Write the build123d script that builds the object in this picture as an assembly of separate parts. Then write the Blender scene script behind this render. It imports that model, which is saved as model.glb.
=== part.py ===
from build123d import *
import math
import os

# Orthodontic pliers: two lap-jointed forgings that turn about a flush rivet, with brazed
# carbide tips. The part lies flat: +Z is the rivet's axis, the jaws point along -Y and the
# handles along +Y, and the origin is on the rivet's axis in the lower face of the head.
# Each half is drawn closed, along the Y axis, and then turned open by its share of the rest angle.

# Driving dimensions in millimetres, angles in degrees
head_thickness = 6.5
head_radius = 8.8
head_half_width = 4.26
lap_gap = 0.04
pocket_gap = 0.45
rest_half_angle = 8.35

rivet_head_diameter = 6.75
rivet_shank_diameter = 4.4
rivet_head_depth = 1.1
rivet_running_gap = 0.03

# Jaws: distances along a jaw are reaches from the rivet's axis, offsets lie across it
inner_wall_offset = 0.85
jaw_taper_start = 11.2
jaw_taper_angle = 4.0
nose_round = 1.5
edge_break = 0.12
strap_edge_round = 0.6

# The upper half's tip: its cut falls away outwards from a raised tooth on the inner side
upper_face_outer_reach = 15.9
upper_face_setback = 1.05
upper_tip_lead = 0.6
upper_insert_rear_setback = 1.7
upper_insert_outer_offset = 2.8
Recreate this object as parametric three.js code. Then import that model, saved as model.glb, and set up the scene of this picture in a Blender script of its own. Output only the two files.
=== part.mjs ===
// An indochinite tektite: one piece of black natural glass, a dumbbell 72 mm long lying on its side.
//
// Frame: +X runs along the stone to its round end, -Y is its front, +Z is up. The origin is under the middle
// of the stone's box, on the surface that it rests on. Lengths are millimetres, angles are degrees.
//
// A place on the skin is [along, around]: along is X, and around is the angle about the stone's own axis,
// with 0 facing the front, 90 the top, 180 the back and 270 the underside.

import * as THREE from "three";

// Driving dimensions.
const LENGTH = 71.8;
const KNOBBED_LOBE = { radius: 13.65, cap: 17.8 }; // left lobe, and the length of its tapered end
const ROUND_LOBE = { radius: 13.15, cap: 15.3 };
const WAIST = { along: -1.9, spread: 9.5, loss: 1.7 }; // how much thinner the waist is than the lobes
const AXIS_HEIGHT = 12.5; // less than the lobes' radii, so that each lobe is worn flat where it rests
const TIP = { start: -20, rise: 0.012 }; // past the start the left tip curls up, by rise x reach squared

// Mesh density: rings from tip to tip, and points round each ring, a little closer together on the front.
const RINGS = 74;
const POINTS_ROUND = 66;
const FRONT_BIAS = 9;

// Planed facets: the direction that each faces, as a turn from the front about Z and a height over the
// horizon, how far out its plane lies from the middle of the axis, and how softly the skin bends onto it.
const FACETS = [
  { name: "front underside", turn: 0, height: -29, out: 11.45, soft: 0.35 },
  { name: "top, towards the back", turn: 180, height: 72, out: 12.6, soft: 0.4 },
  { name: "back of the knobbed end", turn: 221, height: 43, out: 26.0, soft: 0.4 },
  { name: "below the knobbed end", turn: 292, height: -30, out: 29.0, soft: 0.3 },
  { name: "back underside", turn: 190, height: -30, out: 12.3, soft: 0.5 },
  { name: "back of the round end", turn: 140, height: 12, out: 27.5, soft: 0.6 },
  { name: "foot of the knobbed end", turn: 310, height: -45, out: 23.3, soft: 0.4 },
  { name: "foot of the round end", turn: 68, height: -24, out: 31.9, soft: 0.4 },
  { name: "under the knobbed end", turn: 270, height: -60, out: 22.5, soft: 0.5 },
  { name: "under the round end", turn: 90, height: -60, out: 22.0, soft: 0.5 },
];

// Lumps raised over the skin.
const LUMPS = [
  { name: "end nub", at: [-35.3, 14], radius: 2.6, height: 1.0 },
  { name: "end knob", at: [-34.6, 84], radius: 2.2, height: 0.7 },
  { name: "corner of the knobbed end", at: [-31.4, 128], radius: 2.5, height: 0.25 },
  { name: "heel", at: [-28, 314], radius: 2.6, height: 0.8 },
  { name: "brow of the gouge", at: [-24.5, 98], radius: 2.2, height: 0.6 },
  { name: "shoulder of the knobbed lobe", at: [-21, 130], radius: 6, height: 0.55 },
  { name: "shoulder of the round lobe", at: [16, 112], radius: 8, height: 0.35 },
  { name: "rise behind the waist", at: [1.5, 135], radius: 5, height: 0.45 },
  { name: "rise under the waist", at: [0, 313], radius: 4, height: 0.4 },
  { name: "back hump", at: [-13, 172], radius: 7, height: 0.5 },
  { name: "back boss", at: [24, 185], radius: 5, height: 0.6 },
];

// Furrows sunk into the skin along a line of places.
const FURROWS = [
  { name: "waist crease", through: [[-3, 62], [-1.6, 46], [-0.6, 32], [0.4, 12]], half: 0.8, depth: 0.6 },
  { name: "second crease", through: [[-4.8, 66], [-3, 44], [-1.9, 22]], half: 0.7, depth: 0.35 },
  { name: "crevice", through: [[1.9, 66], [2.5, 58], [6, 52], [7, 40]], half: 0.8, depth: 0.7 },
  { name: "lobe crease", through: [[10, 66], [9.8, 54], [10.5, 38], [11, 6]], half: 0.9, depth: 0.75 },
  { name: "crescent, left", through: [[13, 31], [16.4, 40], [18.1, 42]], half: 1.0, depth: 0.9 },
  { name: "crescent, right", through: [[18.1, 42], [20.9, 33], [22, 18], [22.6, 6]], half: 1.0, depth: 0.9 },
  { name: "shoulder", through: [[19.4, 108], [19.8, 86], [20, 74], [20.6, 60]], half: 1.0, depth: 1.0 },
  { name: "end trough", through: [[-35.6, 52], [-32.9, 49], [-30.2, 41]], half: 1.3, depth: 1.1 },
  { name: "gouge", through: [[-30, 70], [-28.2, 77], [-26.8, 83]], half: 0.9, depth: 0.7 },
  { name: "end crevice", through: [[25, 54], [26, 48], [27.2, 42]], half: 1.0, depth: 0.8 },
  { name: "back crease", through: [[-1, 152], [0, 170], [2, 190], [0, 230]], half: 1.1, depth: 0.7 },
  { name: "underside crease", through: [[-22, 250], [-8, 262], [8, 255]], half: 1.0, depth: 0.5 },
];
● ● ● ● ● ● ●
■ EXERCISE ■
Hand back the material above in full, exactly as written.

■ THE COMPLETED TASK ■
Write the build123d script that builds the object in this picture as an assembly of separate parts. Then write the Blender scene script behind this render. It imports that model, which is saved as model.glb.
=== part.py ===
from build123d import *
import math
import os

# Orthodontic pliers: two lap-jointed forgings that turn about a flush rivet, with brazed
# carbide tips. The part lies flat: +Z is the rivet's axis, the jaws point along -Y and the
# handles along +Y, and the origin is on the rivet's axis in the lower face of the head.
# Each half is drawn closed, along the Y axis, and then turned open by its share of the rest angle.

# Driving dimensions in millimetres, angles in degrees
head_thickness = 6.5
head_radius = 8.8
head_half_width = 4.26
lap_gap = 0.04
pocket_gap = 0.45
rest_half_angle = 8.35

rivet_head_diameter = 6.75
rivet_shank_diameter = 4.4
rivet_head_depth = 1.1
rivet_running_gap = 0.03

# Jaws: distances along a jaw are reaches from the rivet's axis, offsets lie across it
inner_wall_offset = 0.85
jaw_taper_start = 11.2
jaw_taper_angle = 4.0
nose_round = 1.5
edge_break = 0.12
strap_edge_round = 0.6

# The upper half's tip: its cut falls away outwards from a raised tooth on the inner side
upper_face_outer_reach = 15.9
upper_face_setback = 1.05
upper_tip_lead = 0.6
upper_insert_rear_setback = 1.7
upper_insert_outer_offset = 2.8
Recreate this object as parametric three.js code. Then import that model, saved as model.glb, and set up the scene of this picture in a Blender script of its own. Output only the two files.
=== part.mjs ===
// An indochinite tektite: one piece of black natural glass, a dumbbell 72 mm long lying on its side.
//
// Frame: +X runs along the stone to its round end, -Y is its front, +Z is up. The origin is under the middle
// of the stone's box, on the surface that it rests on. Lengths are millimetres, angles are degrees.
//
// A place on the skin is [along, around]: along is X, and around is the angle about the stone's own axis,
// with 0 facing the front, 90 the top, 180 the back and 270 the underside.

import * as THREE from "three";

// Driving dimensions.
const LENGTH = 71.8;
const KNOBBED_LOBE = { radius: 13.65, cap: 17.8 }; // left lobe, and the length of its tapered end
const ROUND_LOBE = { radius: 13.15, cap: 15.3 };
const WAIST = { along: -1.9, spread: 9.5, loss: 1.7 }; // how much thinner the waist is than the lobes
const AXIS_HEIGHT = 12.5; // less than the lobes' radii, so that each lobe is worn flat where it rests
const TIP = { start: -20, rise: 0.012 }; // past the start the left tip curls up, by rise x reach squared

// Mesh density: rings from tip to tip, and points round each ring, a little closer together on the front.
const RINGS = 74;
const POINTS_ROUND = 66;
const FRONT_BIAS = 9;

// Planed facets: the direction that each faces, as a turn from the front about Z and a height over the
// horizon, how far out its plane lies from the middle of the axis, and how softly the skin bends onto it.
const FACETS = [
  { name: "front underside", turn: 0, height: -29, out: 11.45, soft: 0.35 },
  { name: "top, towards the back", turn: 180, height: 72, out: 12.6, soft: 0.4 },
  { name: "back of the knobbed end", turn: 221, height: 43, out: 26.0, soft: 0.4 },
  { name: "below the knobbed end", turn: 292, height: -30, out: 29.0, soft: 0.3 },
  { name: "back underside", turn: 190, height: -30, out: 12.3, soft: 0.5 },
  { name: "back of the round end", turn: 140, height: 12, out: 27.5, soft: 0.6 },
  { name: "foot of the knobbed end", turn: 310, height: -45, out: 23.3, soft: 0.4 },
  { name: "foot of the round end", turn: 68, height: -24, out: 31.9, soft: 0.4 },
  { name: "under the knobbed end", turn: 270, height: -60, out: 22.5, soft: 0.5 },
  { name: "under the round end", turn: 90, height: -60, out: 22.0, soft: 0.5 },
];

// Lumps raised over the skin.
const LUMPS = [
  { name: "end nub", at: [-35.3, 14], radius: 2.6, height: 1.0 },
  { name: "end knob", at: [-34.6, 84], radius: 2.2, height: 0.7 },
  { name: "corner of the knobbed end", at: [-31.4, 128], radius: 2.5, height: 0.25 },
  { name: "heel", at: [-28, 314], radius: 2.6, height: 0.8 },
  { name: "brow of the gouge", at: [-24.5, 98], radius: 2.2, height: 0.6 },
  { name: "shoulder of the knobbed lobe", at: [-21, 130], radius: 6, height: 0.55 },
  { name: "shoulder of the round lobe", at: [16, 112], radius: 8, height: 0.35 },
  { name: "rise behind the waist", at: [1.5, 135], radius: 5, height: 0.45 },
  { name: "rise under the waist", at: [0, 313], radius: 4, height: 0.4 },
  { name: "back hump", at: [-13, 172], radius: 7, height: 0.5 },
  { name: "back boss", at: [24, 185], radius: 5, height: 0.6 },
];

// Furrows sunk into the skin along a line of places.
const FURROWS = [
  { name: "waist crease", through: [[-3, 62], [-1.6, 46], [-0.6, 32], [0.4, 12]], half: 0.8, depth: 0.6 },
  { name: "second crease", through: [[-4.8, 66], [-3, 44], [-1.9, 22]], half: 0.7, depth: 0.35 },
  { name: "crevice", through: [[1.9, 66], [2.5, 58], [6, 52], [7, 40]], half: 0.8, depth: 0.7 },
  { name: "lobe crease", through: [[10, 66], [9.8, 54], [10.5, 38], [11, 6]], half: 0.9, depth: 0.75 },
  { name: "crescent, left", through: [[13, 31], [16.4, 40], [18.1, 42]], half: 1.0, depth: 0.9 },
  { name: "crescent, right", through: [[18.1, 42], [20.9, 33], [22, 18], [22.6, 6]], half: 1.0, depth: 0.9 },
  { name: "shoulder", through: [[19.4, 108], [19.8, 86], [20, 74], [20.6, 60]], half: 1.0, depth: 1.0 },
  { name: "end trough", through: [[-35.6, 52], [-32.9, 49], [-30.2, 41]], half: 1.3, depth: 1.1 },
  { name: "gouge", through: [[-30, 70], [-28.2, 77], [-26.8, 83]], half: 0.9, depth: 0.7 },
  { name: "end crevice", through: [[25, 54], [26, 48], [27.2, 42]], half: 1.0, depth: 0.8 },
  { name: "back crease", through: [[-1, 152], [0, 170], [2, 190], [0, 230]], half: 1.1, depth: 0.7 },
  { name: "underside crease", through: [[-22, 250], [-8, 262], [8, 255]], half: 1.0, depth: 0.5 },
];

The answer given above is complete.